In 2022, the TTB put out a circular to the industry warning: "Payment terms exceeding 30 days for sales between industry members and trade buyers may invite scrutiny from TTB to determine whether the payment terms were merely a subterfuge to sell on consignment because the trade buyer is effectively under no obligation to pay for the product until such trade buyer sells it."
This is the TTB filling in for Congress that the difference between a normal sale and a consignment sale is the difference between payment in 30 days, and 31 days.

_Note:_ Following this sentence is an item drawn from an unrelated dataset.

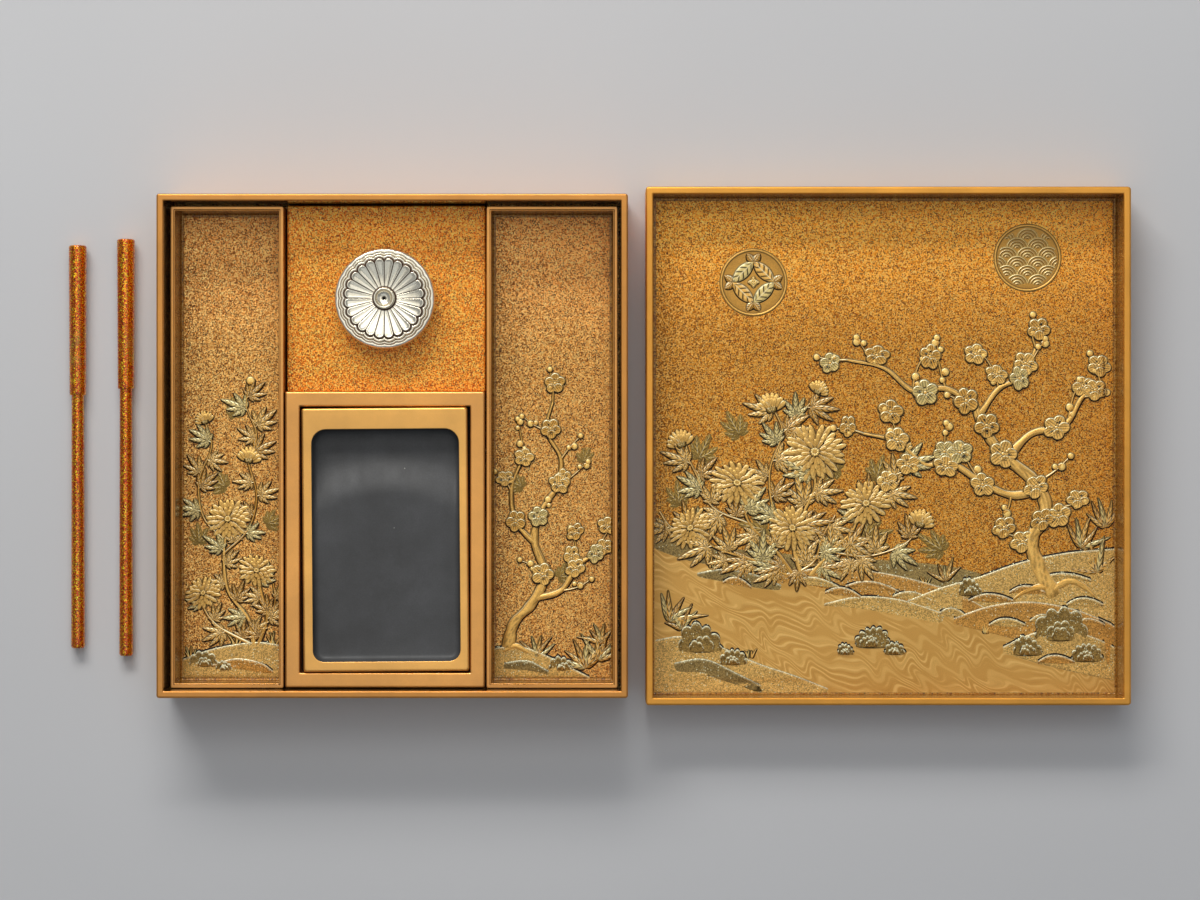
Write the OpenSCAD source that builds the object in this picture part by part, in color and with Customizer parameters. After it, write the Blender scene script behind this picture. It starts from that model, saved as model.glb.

"This has caused a lot of industry members to question extended terms of sale, which make sense for long tail and slow-moving products," Hinman told Wine-Searcher. "The net effect is to make it more difficult for imports and small producers to find a market because their products are slow-moving. Why, if the terms of sale do not link to payment being contingent on the downstream seller selling the goods – true consignment – aren’t extended payment terms legal? Because the agency says so?"
Tobiassen points out that for this provision to be challenged, an importer or producer would first have to lose a decision at the TTB, so that it has something specific to challenge. And to do so would put it at risk of having its license suspended or revoked.
Tobiassen said that one of the worst impacts of the decision is industry uncertainty. Companies invest millions of dollars to ensure that they are in compliance with regulations – but now those regulations might not stand if a single federal judge doesn't like them.
"The Supreme Court in most cases doesn't want to accept that the world is much more complicated and the courts and the executive branch have to evolve," Tobiassen said. "The issues in the 1790s were not as complicated as they are today. Back then, the biggest decision might have been, is a smallpox vaccine good medicine? That's a decision, but is it the same as deciding if an AI doctor making a diagnosis is a doctor acting within the standards of care for a community?
"I don't know why, if the Supreme Court wants to be originalist, they're not stuck on the Second Amendment, saying [the right to bear] 'firearms' means flintlocks and dueling pistols," Tobiassen said. "That's what 'bearing arms' meant in the 1790s. It doesn't mean AK47s. They didn't have AK47s in the 1790s. But the justices don't do that. They pick and choose where they want to be originalist. Now the courts have essentially said, 'All bets are off. We can do anything'."